Himself a former rightwinger, Bercow can be tactless, rude, egocentric and boorish, a private bully to by many accounts. He was prolix and full of himself at the climax of Tuesday’s five-day debate. There is a good case for saying he shows persistent bias towards Labour whose votes elected him in 2009. But he is a reformer and the consistent thread in his Speakership is that he has promoted the backbench Commons interests against the government of the day, not least by forcing ministers to answer urgent questions.

So, as Class of 1970’s Ken Clarke remarked, he has tilted the balance of power back to parliament after decades when it atrophied. ‘Family friendly’ sitting times introduced by both Labour and Tory governments weakened backbench power while giving MPs an easier life – much as those expenses bungs did before the 2009 scandal. Bercow is part of the post-2009 reform movement, along with elected select committee chairs (more independent by virtue of not being appointed by whips office fixes) who may play such an important role in the weeks ahead.
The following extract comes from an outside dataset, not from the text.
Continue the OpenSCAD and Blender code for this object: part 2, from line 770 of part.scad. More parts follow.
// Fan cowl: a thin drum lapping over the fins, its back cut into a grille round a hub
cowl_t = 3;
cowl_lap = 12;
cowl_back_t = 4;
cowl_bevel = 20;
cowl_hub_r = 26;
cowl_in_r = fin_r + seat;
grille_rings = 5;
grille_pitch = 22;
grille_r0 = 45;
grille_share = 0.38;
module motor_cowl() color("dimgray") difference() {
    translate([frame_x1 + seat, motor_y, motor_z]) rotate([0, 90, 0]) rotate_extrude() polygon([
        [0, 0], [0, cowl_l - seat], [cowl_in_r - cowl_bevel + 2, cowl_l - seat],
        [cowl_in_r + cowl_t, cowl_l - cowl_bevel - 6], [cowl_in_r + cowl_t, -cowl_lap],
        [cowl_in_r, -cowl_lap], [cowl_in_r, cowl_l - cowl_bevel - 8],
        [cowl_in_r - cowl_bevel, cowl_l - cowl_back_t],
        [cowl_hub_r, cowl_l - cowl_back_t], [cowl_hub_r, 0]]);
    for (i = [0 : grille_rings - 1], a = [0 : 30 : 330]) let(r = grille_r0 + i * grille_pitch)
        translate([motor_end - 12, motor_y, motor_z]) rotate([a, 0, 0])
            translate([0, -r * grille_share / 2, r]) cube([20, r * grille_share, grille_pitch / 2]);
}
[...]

Thoughtful MPs know this and are willing to put up with Bercow’s silly side, much as admirers of Evelyn Waugh’s novels put up with his private awfulness. So I was impressed that Jacob Rees-Mogg, as well as Sir Christopher Chope, both Brexit MPs, spoke in defence of Bercow’s right to do as he did – even though they disagreed with his decision on Grieve’s amendment. Chope pointed out that in 2013 Bercow had allowed Eurosceptics to amend the Queen’s Speech, thereby tilting Cameron towards his fateful referendum pledge two years later.

Raucous partisanship is so routine now that some cynical voters can’t imagine the two MPs were acting in a ‘disinterested’ way – ie impartially or that Bercow was either. The very word is in danger of being treated as meaning ‘uninterested.’ It’s the same shallow thinking that led the Twitter mob to denounce John Redwood for accepting a knighthood. As if Sir Vulcan would ever compromise his Hard Brexit purity. This week he has been as silly as ever.
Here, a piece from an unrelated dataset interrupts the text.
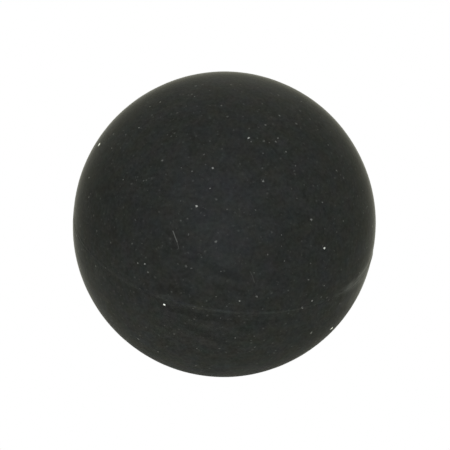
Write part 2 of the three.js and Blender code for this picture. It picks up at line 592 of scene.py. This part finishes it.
# Places where pale dust lies thick, in the same order, with its albedo last
DUSTY_PLACES = [
    (70, 0.0, 19, 2.6, 0, 0.038),
    (84, -4, 27, 9, 0, 0.025),
    (150, -1.5, 22, 3.0, 0.05, 0.012),
]


# A random grain is solid out to this share of its radius. The power spreads the strengths, and no
# grain is brighter than the last value
RANDOM_CORE = 0.3
STRENGTH_POWER = -0.6
BRIGHTEST_RANDOM_GRAIN = 0.11

# Where listed grains and fibres are solid and where fibres end, as shares of their size
LISTED_CORE = 0.4
FIBRE_CORE = 0.5
FIBRE_END = 1.5

# Where smears are solid and where they end, as squares of shares of their size
SMEAR_CORE = 0.1
SMEAR_END = 1.6


def grains(shader, spacing, radius, spread, brightness, shift=(0, 0, 0)):
    """Dust scattered at random: most grains are faint and a few are bright."""
    apart, chance, luck = shader.cells(spacing, shift)
    reach = shader.math("MULTIPLY_ADD", chance, spread, radius)
    core = shader.math("MULTIPLY", reach, RANDOM_CORE)
    shape = shader.step(apart, reach, core)
    power = shader.math("POWER", luck, STRENGTH_POWER)
    strength = shader.math("MULTIPLY", power, brightness)
    capped = shader.math("MINIMUM", strength, BRIGHTEST_RANDOM_GRAIN)
    return shader.math("MULTIPLY", shape, capped)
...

But MPs and voters who backed Brexit to reassert ‘parliamentary sovereignty’ over the over-mighty, unaccountable (etc etc) European Union can hardly complain when MPs also assert themselves over their own minority government with its own democratic deficit. But, of course, they do, many out of sheer inexperience and herd instinct, some because they really do believe in popular sovereignty via referendums, plebiscites or propositions, as Californians call them. Social media buff, Tory-to-Ukip MP Douglas Carswell, was one.

So it was interesting to hear John McDonnell, increasingly Labour’s de facto leader after Jeremy Corbyn’s Brexit non-speech in Britain’s rhubarb capital of Wakefield last week, on Radio 4 to praise backbenchers for adopting individual positions of conscience over the Brexit vote, Parliament at its best, he said. We will hold Marxist John to that wholesome proposition if he ever becomes Chancellor McDonnell. As May is discovering – and Anthony Trollope fans already knew – it is not a recipe for efficient government.
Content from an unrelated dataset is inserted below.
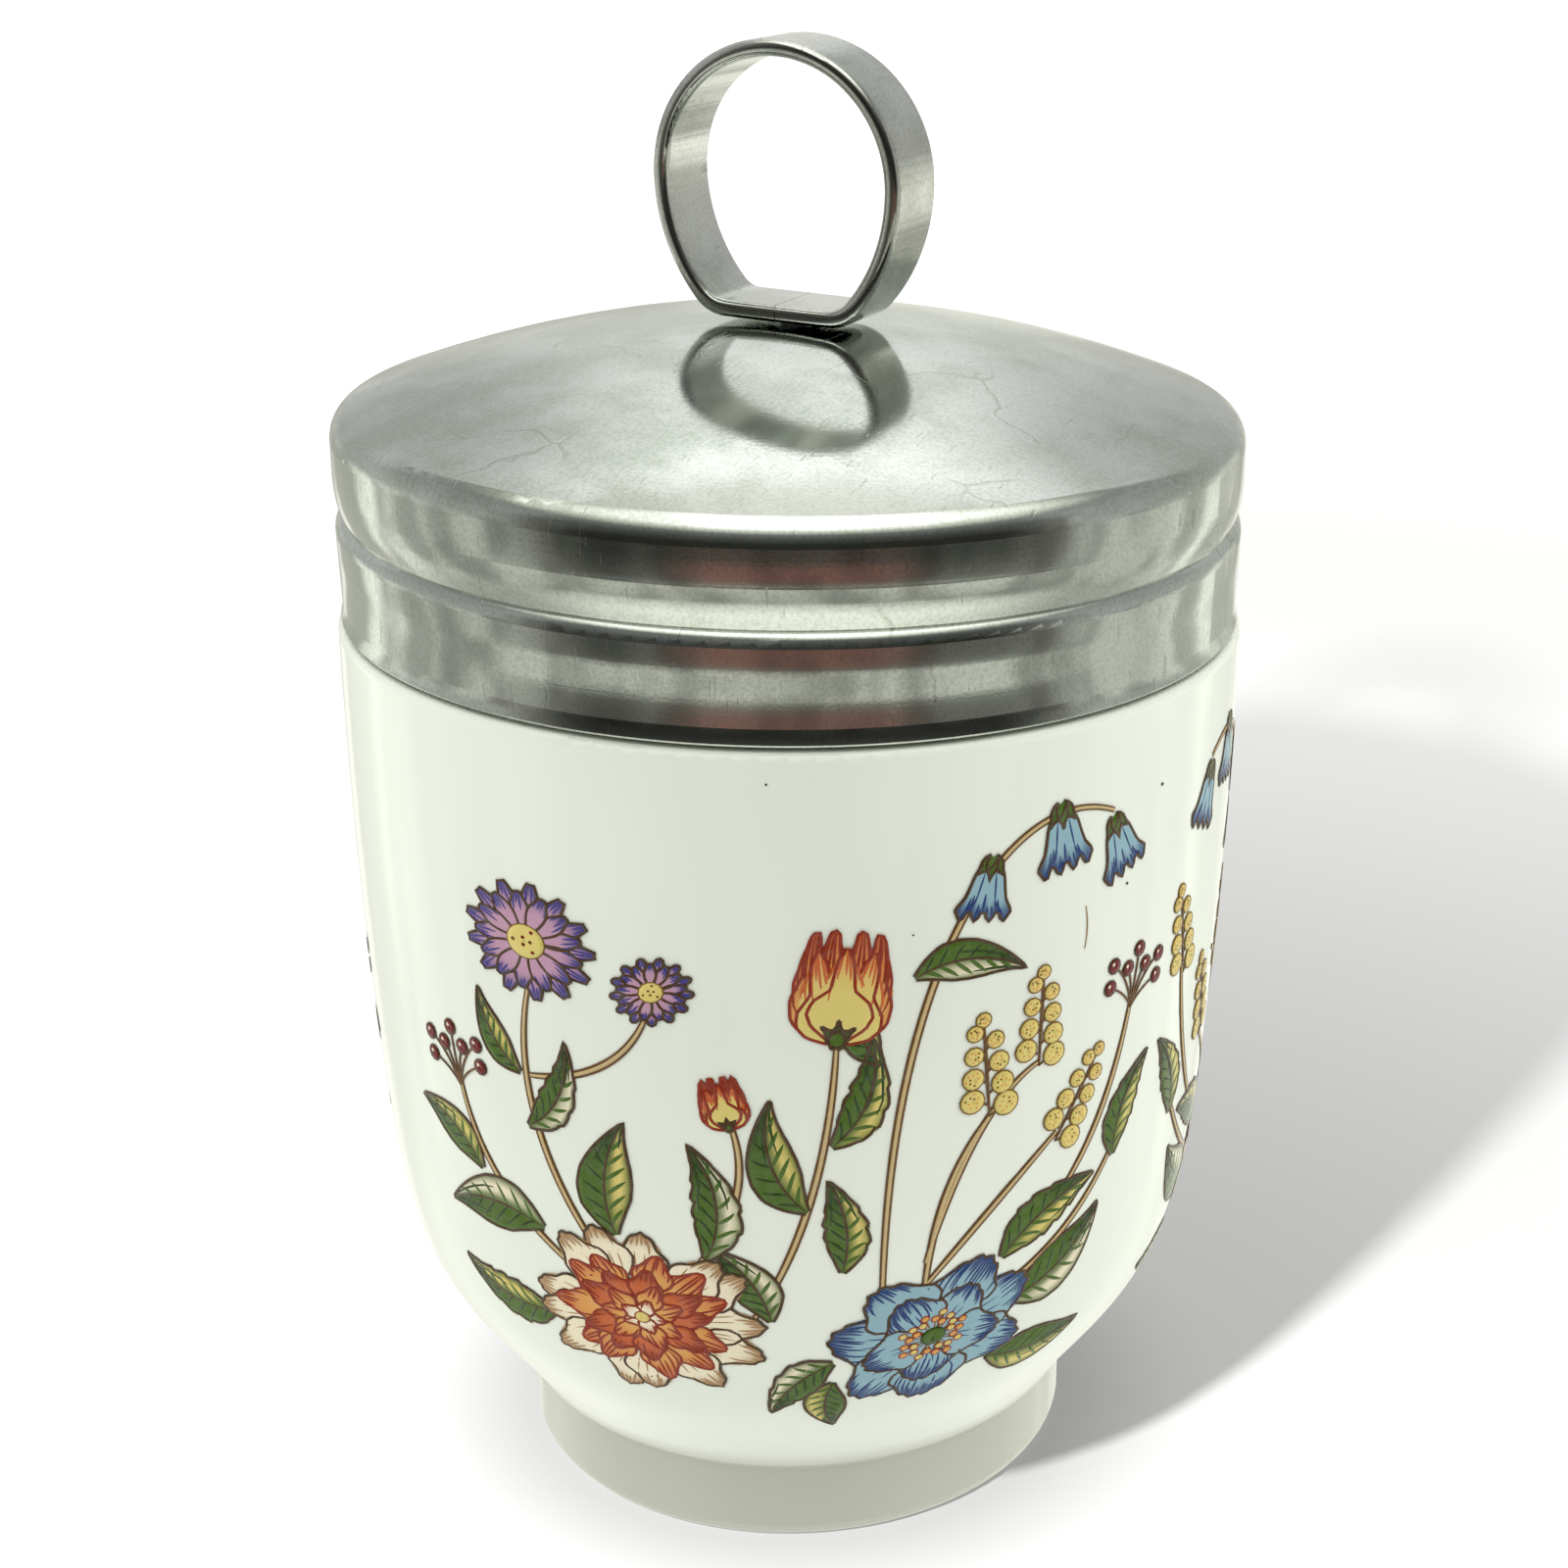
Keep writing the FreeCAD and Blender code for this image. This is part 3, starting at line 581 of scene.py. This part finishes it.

That is also the weakness of the Letwin/ Nick Boles/Nicky Morgan plan to let liaison committee, made up of all 27 select committee chairs, devise a Plan C if all else fails. Even under the chairmanship of saintly GP-MP, Sarah Wollaston, who heads the liaison committee, the 27 are as divided as everyone else. Remainers have a majority – as they do among MPs, 70% of whom voted so in 2016. Unless there is a Leninist lurking among them and able to seize the moment, the Letwin mechanism is likely to stall too without more statecraft than has been visible lately.

May herself contributes to assorted forces – Trots, gillet jaunestreet warriors and genteel lady columnists among them – seeking to delegitimize the democratic process by crying ‘betrayal’ whenever they feel thwarted. Every time she repeats her mantra that failing to back the deal she struck in Brussels in November would be a ‘ subversion of democracy’ – as she did in Stoke (‘ Brexit capital of Britain’) and elsewhere, she does us all a disservice.

Her Welsh gaffe in Stoke, the text hastily amended after it had been issued, demonstrates the absence of a long perspective in May’s mind, and of bad No 10 staff work too. No, the narrow 0.3% referendum win for a Cardiff assembly in 1997 was not ‘accepted by both sides,’ as the text had claimed. As a new MP she voted against the legislation herself. Nor, as some commentators blandly assert, are other referendum routinely accepted by the losing side here, in Europe or the US where ‘proposition’ ballots on election day are as routine as they are in Switzerland – and often just as damaging. Who do you think voted for California’s high-spending-low-tax debt mountain? The voters did.

So write out 100 times, prime minister, ‘Disagreeing with you or with each other, or even with 51.8% of voters on a 72.2% turnout, is not a subversion of democracy, it is a manifestation of democracy.’ It really is OK for Dominic Grieve to argue that Brexit is a form of ‘national suicide’ (personally, I think that’s going a little far) and for Liam Fox to say that, while he supports the PM, the Hard Brexit option wouldn’t be too bad (much too far). It’s even OK for Gareth Johnson (oh no, not another Johnson) to alert the world to his existence by resigning as a Tory whip on St Crispin’s Eve. They know where you live, Gareth.

It’s especially worth repeating this and hosing down wall-to-wall doom and gloom. We have survived crises as acute as this one this and probably will do so again. In our 24/7 instant world we just forget past traumas too quickly. Poll tax riots, IMF crisis, miners strike, General Strike, Dunkirk, Suez and the Somme. What ought to worry us more – except we’re too busy wrapped up in our local drama – is that Brexit is part of a wider resurgence of angry, populist nationalism around the world where Polish mayors get murdered and the White House casually threatens to devastate allies. It may make us wish we’d been concentrating harder on the bigger picture.